_What is being asked_
Repeat the whole listing below, word for word.
%%
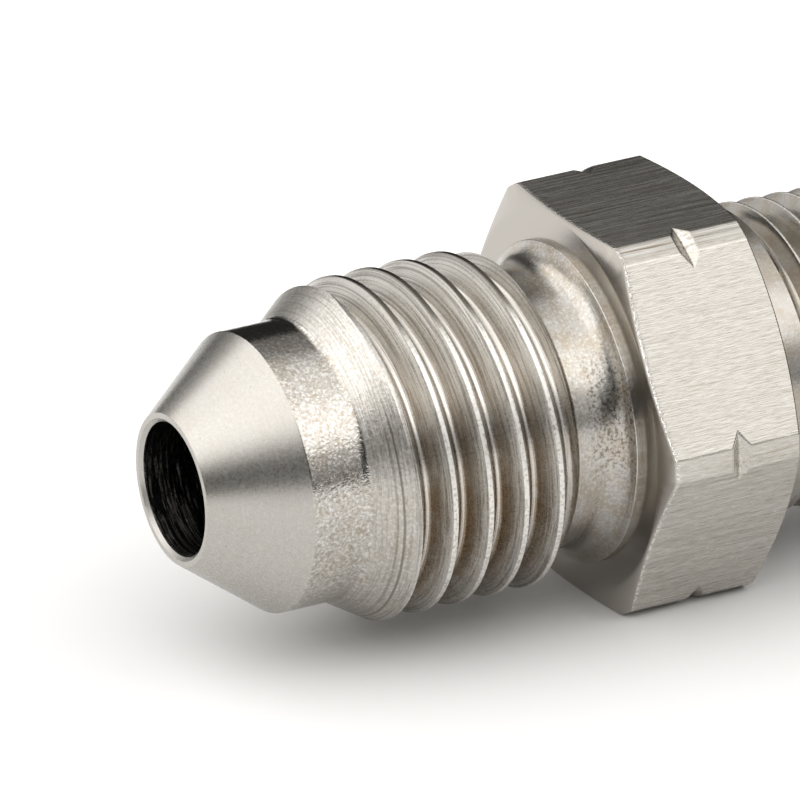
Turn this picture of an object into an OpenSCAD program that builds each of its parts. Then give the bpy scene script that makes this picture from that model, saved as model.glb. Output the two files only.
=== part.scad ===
// Flare to pipe thread adapter, turned from hexagon bar.
// Millimetres. The fitting lies along X with its flare nose towards -X,
// resting on one hexagon flat at z = 0. The nose and the tail end are
// equally far from x = 0.

/* [Overall] */
// Length from nose face to tail face
overall_length = 30.2; // [28:0.1:36]
// Diameter of the through bore
bore_diameter = 4.4; // [3:0.1:5]
// Chamfer at the nose end of the bore
nose_bore_chamfer = 0.12; // [0.05:0.01:0.3]
// Chamfer at the tail end of the bore
tail_bore_chamfer = 0.4; // [0.1:0.05:0.8]

/* [Flare nose] */
// Outer diameter of the flat ring at the nose face
nose_face_diameter = 5.0; // [4.8:0.05:6]
// Half angle of the sealing cone in degrees
cone_half_angle = 37; // [30:1:45]
// Diameter of the plain cylinder behind the cone
nose_diameter = 9.15; // [8.5:0.05:9.4]
// Distance from nose face to the foot of the thread lead
nose_length = 4.65; // [4:0.05:5.5]
// Fillet where the plain cylinder meets the thread lead
lead_foot_fillet = 0.35; // [0.1:0.05:0.8]
// Angle of the thread lead to the axis in degrees
lead_angle = 38; // [30:1:60]

/* [Flare thread] */
// Major diameter of the flare thread
flare_major_diameter = 11.08; // [10.9:0.01:11.2]
// Pitch of the flare thread
flare_pitch = 1.27; // [1:0.01:1.5]
// Axial place of a crest, on the -Y side of the fitting
flare_crest_place = 7.25; // [6.5:0.01:8]
// Distance from nose face to the end of the full thread
flare_thread_end = 11.6; // [11:0.05:12.2]

/* [Neck] */
// Diameter of the relief between thread and hexagon
neck_diameter = 9.2; // [8.8:0.05:9.4]
// Angle of the relief flank to the axis in degrees
relief_angle = 60; // [45:1:75]
// Diameter of the low collar on the hexagon face
collar_diameter = 10.6; // [10:0.05:11.5]
// Height of the collar above the hexagon face
collar_height = 0.18; // [0.05:0.01:0.4]
// Round on the collar rim
collar_round = 0.07; // [0.02:0.01:0.15]

/* [Hexagon] */
// Width across the flats
across_flats = 12.7; // [12:0.05:14.3]
// Turned diameter that trims the corners
corner_diameter = 14.25; // [14:0.05:14.6]
// Distance from nose face to the front face
hex_front = 14.08; // [13.5:0.01:15]
// Length of the hexagon along the axis
hex_length = 5.02; // [4:0.01:7]
// Diameter where both end chamfers begin
chamfer_diameter = 12.5; // [12:0.05:12.7]
// Slope of the front chamfer in degrees
front_chamfer_angle = 13; // [8:1:30]
// Slope of the back chamfer in degrees
back_chamfer_angle = 20; // [8:1:30]
// Distance from nose face to the bottom of the corner notches
notch_place = 16.7; // [16:0.01:17.5]
// Diameter at the bottom of the corner notches
notch_diameter = 13.8; // [13.4:0.05:14.1]
// Width of the notch groove at the corner diameter
notch_width = 0.66; // [0.3:0.01:1]

/* [Pipe thread] */
// Crest diameter of the tapered thread at its large end
pipe_large_diameter = 10.16; // [10:0.01:10.3]
// Length of the plain shank behind the hexagon
shank_length = 1.5; // [1:0.05:2.5]
// Fillet between shank and hexagon
shank_fillet = 0.25; // [0.1:0.05:0.5]
// Loss of diameter per millimetre along the tapered thread
pipe_taper = 0.0625; // [0.05:0.0005:0.07]
// Pitch of the pipe thread
pipe_pitch = 0.9407; // [0.9:0.0001:1]
// Axial place of the first groove, on the -Y side
pipe_groove_place = 20.97; // [20.6:0.01:21.4]
// Distance from nose face to the place where the pipe grooves fade out
pipe_fade_place = 20.45; // [20.2:0.01:20.9]
// Length over which the pipe grooves sink to full depth
pipe_fade_length = 0.55; // [0.3:0.01:1]
// Chamfer at the tail end
tail_chamfer = 0.75; // [0.4:0.05:1]

/* [View] */
// Piece to draw

/* [Hidden] */
STEEL = [0.72, 0.71, 0.69];
eps = 0.01;
curve_sides = 144;

// Both threads have 60 degree flanks. Shares of the pitch P:
// crest flat, root flat and the depth that follows from them.
half_flank = 30;
flare_crest_share = 1 / 8;
flare_root_share = 1 / 6;
flare_steps = 40;
pipe_crest_share = 1 / 16;
pipe_root_share = 1 / 16;
pipe_steps = 32;
// The flare groove rises out of the lead behind the first crest: the turns
// over which it does so, and the turns from there to its place on the -Y side
flare_run_in = 0.42;
flare_lead_turns = 1.92;
// Turns of the pipe groove ahead of its place, hidden where it fades out
pipe_lead_turns = 1.1;

bore_r = bore_diameter / 2;
nose_face_r = nose_face_diameter / 2;
nose_r = nose_diameter / 2;
flare_r = flare_major_diameter / 2;
neck_r = neck_diameter / 2;
collar_r = collar_diameter / 2;
corner_r = corner_diameter / 2;
chamfer_r = chamfer_diameter / 2;
notch_r = notch_diameter / 2;
pipe_r = pipe_large_diameter / 2;
flat_r = across_flats / 2;

cone_length = (nose_r - nose_face_r) / tan(cone_half_angle);
lead_length = (flare_r - nose_r) / tan(lead_angle);
relief_length = (flare_r - neck_r) / tan(relief_angle);
hex_back = hex_front + hex_length;
collar_front = hex_front - collar_height;
// The neck's fillet runs out where the round on the collar rim begins
neck_fillet = collar_r - collar_round - neck_r;
shank_end = hex_back + shank_length;
tail_r = pipe_r - (overall_length - shank_end) * pipe_taper / 2;

// Depth of a 60 degree groove from the shares of pitch left flat
function groove_depth(pitch, crest_share, root_share) =
    pitch * (1 - crest_share - root_share) / (2 * tan(half_flank));

// Crest radius of the tapered thread at an axial place
function pipe_crest_r(x) = pipe_r - max(0, x - shank_end) * pipe_taper / 2;

// Places a turned shape, drawn as [radius, axial], along X
module turned() {
    rotate([0, 90, 0])
        rotate_extrude($fn = curve_sides)
            children();
}

// Fillet in the inner corner at [r, x], between a cylinder and a wall that
// stands behind it (side 1) or ahead of it (side -1)
module corner_fillet(r, x, size, side) {
    difference() {
        translate([r - eps, side > 0 ? x - size : x])
            square([size + eps, size]);
        translate([r + size, x - side * size])
            circle(r = size, $fn = curve_sides);
    }
}

// Solid outline from the nose to the hexagon face
module front_outline() {
    polygon([
        [0, 0],
        [nose_face_r, 0],
        [nose_r, cone_length],
        [nose_r, nose_length],
        [flare_r, nose_length + lead_length],
        [flare_r, flare_thread_end],
        [neck_r, flare_thread_end + relief_length],
        [neck_r, hex_front + eps],
        [0, hex_front + eps]
    ]);
    lead_foot();
    collar_outline();
    corner_fillet(neck_r, collar_front, neck_fillet, 1);
}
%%
_Complete response_
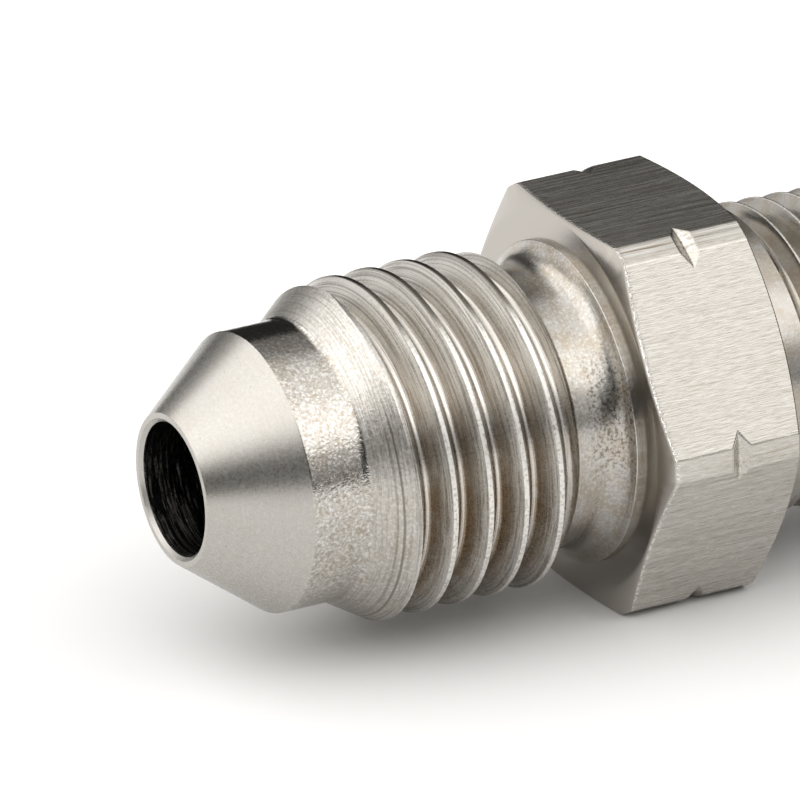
Turn this picture of an object into an OpenSCAD program that builds each of its parts. Then give the bpy scene script that makes this picture from that model, saved as model.glb. Output the two files only.
=== part.scad ===
// Flare to pipe thread adapter, turned from hexagon bar.
// Millimetres. The fitting lies along X with its flare nose towards -X,
// resting on one hexagon flat at z = 0. The nose and the tail end are
// equally far from x = 0.

/* [Overall] */
// Length from nose face to tail face
overall_length = 30.2; // [28:0.1:36]
// Diameter of the through bore
bore_diameter = 4.4; // [3:0.1:5]
// Chamfer at the nose end of the bore
nose_bore_chamfer = 0.12; // [0.05:0.01:0.3]
// Chamfer at the tail end of the bore
tail_bore_chamfer = 0.4; // [0.1:0.05:0.8]

/* [Flare nose] */
// Outer diameter of the flat ring at the nose face
nose_face_diameter = 5.0; // [4.8:0.05:6]
// Half angle of the sealing cone in degrees
cone_half_angle = 37; // [30:1:45]
// Diameter of the plain cylinder behind the cone
nose_diameter = 9.15; // [8.5:0.05:9.4]
// Distance from nose face to the foot of the thread lead
nose_length = 4.65; // [4:0.05:5.5]
// Fillet where the plain cylinder meets the thread lead
lead_foot_fillet = 0.35; // [0.1:0.05:0.8]
// Angle of the thread lead to the axis in degrees
lead_angle = 38; // [30:1:60]

/* [Flare thread] */
// Major diameter of the flare thread
flare_major_diameter = 11.08; // [10.9:0.01:11.2]
// Pitch of the flare thread
flare_pitch = 1.27; // [1:0.01:1.5]
// Axial place of a crest, on the -Y side of the fitting
flare_crest_place = 7.25; // [6.5:0.01:8]
// Distance from nose face to the end of the full thread
flare_thread_end = 11.6; // [11:0.05:12.2]

/* [Neck] */
// Diameter of the relief between thread and hexagon
neck_diameter = 9.2; // [8.8:0.05:9.4]
// Angle of the relief flank to the axis in degrees
relief_angle = 60; // [45:1:75]
// Diameter of the low collar on the hexagon face
collar_diameter = 10.6; // [10:0.05:11.5]
// Height of the collar above the hexagon face
collar_height = 0.18; // [0.05:0.01:0.4]
// Round on the collar rim
collar_round = 0.07; // [0.02:0.01:0.15]

/* [Hexagon] */
// Width across the flats
across_flats = 12.7; // [12:0.05:14.3]
// Turned diameter that trims the corners
corner_diameter = 14.25; // [14:0.05:14.6]
// Distance from nose face to the front face
hex_front = 14.08; // [13.5:0.01:15]
// Length of the hexagon along the axis
hex_length = 5.02; // [4:0.01:7]
// Diameter where both end chamfers begin
chamfer_diameter = 12.5; // [12:0.05:12.7]
// Slope of the front chamfer in degrees
front_chamfer_angle = 13; // [8:1:30]
// Slope of the back chamfer in degrees
back_chamfer_angle = 20; // [8:1:30]
// Distance from nose face to the bottom of the corner notches
notch_place = 16.7; // [16:0.01:17.5]
// Diameter at the bottom of the corner notches
notch_diameter = 13.8; // [13.4:0.05:14.1]
// Width of the notch groove at the corner diameter
notch_width = 0.66; // [0.3:0.01:1]

/* [Pipe thread] */
// Crest diameter of the tapered thread at its large end
pipe_large_diameter = 10.16; // [10:0.01:10.3]
// Length of the plain shank behind the hexagon
shank_length = 1.5; // [1:0.05:2.5]
// Fillet between shank and hexagon
shank_fillet = 0.25; // [0.1:0.05:0.5]
// Loss of diameter per millimetre along the tapered thread
pipe_taper = 0.0625; // [0.05:0.0005:0.07]
// Pitch of the pipe thread
pipe_pitch = 0.9407; // [0.9:0.0001:1]
// Axial place of the first groove, on the -Y side
pipe_groove_place = 20.97; // [20.6:0.01:21.4]
// Distance from nose face to the place where the pipe grooves fade out
pipe_fade_place = 20.45; // [20.2:0.01:20.9]
// Length over which the pipe grooves sink to full depth
pipe_fade_length = 0.55; // [0.3:0.01:1]
// Chamfer at the tail end
tail_chamfer = 0.75; // [0.4:0.05:1]

/* [View] */
// Piece to draw

/* [Hidden] */
STEEL = [0.72, 0.71, 0.69];
eps = 0.01;
curve_sides = 144;

// Both threads have 60 degree flanks. Shares of the pitch P:
// crest flat, root flat and the depth that follows from them.
half_flank = 30;
flare_crest_share = 1 / 8;
flare_root_share = 1 / 6;
flare_steps = 40;
pipe_crest_share = 1 / 16;
pipe_root_share = 1 / 16;
pipe_steps = 32;
// The flare groove rises out of the lead behind the first crest: the turns
// over which it does so, and the turns from there to its place on the -Y side
flare_run_in = 0.42;
flare_lead_turns = 1.92;
// Turns of the pipe groove ahead of its place, hidden where it fades out
pipe_lead_turns = 1.1;

bore_r = bore_diameter / 2;
nose_face_r = nose_face_diameter / 2;
nose_r = nose_diameter / 2;
flare_r = flare_major_diameter / 2;
neck_r = neck_diameter / 2;
collar_r = collar_diameter / 2;
corner_r = corner_diameter / 2;
chamfer_r = chamfer_diameter / 2;
notch_r = notch_diameter / 2;
pipe_r = pipe_large_diameter / 2;
flat_r = across_flats / 2;

cone_length = (nose_r - nose_face_r) / tan(cone_half_angle);
lead_length = (flare_r - nose_r) / tan(lead_angle);
relief_length = (flare_r - neck_r) / tan(relief_angle);
hex_back = hex_front + hex_length;
collar_front = hex_front - collar_height;
// The neck's fillet runs out where the round on the collar rim begins
neck_fillet = collar_r - collar_round - neck_r;
shank_end = hex_back + shank_length;
tail_r = pipe_r - (overall_length - shank_end) * pipe_taper / 2;

// Depth of a 60 degree groove from the shares of pitch left flat
function groove_depth(pitch, crest_share, root_share) =
    pitch * (1 - crest_share - root_share) / (2 * tan(half_flank));

// Crest radius of the tapered thread at an axial place
function pipe_crest_r(x) = pipe_r - max(0, x - shank_end) * pipe_taper / 2;

// Places a turned shape, drawn as [radius, axial], along X
module turned() {
    rotate([0, 90, 0])
        rotate_extrude($fn = curve_sides)
            children();
}

// Fillet in the inner corner at [r, x], between a cylinder and a wall that
// stands behind it (side 1) or ahead of it (side -1)
module corner_fillet(r, x, size, side) {
    difference() {
        translate([r - eps, side > 0 ? x - size : x])
            square([size + eps, size]);
        translate([r + size, x - side * size])
            circle(r = size, $fn = curve_sides);
    }
}

// Solid outline from the nose to the hexagon face
module front_outline() {
    polygon([
        [0, 0],
        [nose_face_r, 0],
        [nose_r, cone_length],
        [nose_r, nose_length],
        [flare_r, nose_length + lead_length],
        [flare_r, flare_thread_end],
        [neck_r, flare_thread_end + relief_length],
        [neck_r, hex_front + eps],
        [0, hex_front + eps]
    ]);
    lead_foot();
    collar_outline();
    corner_fillet(neck_r, collar_front, neck_fillet, 1);
}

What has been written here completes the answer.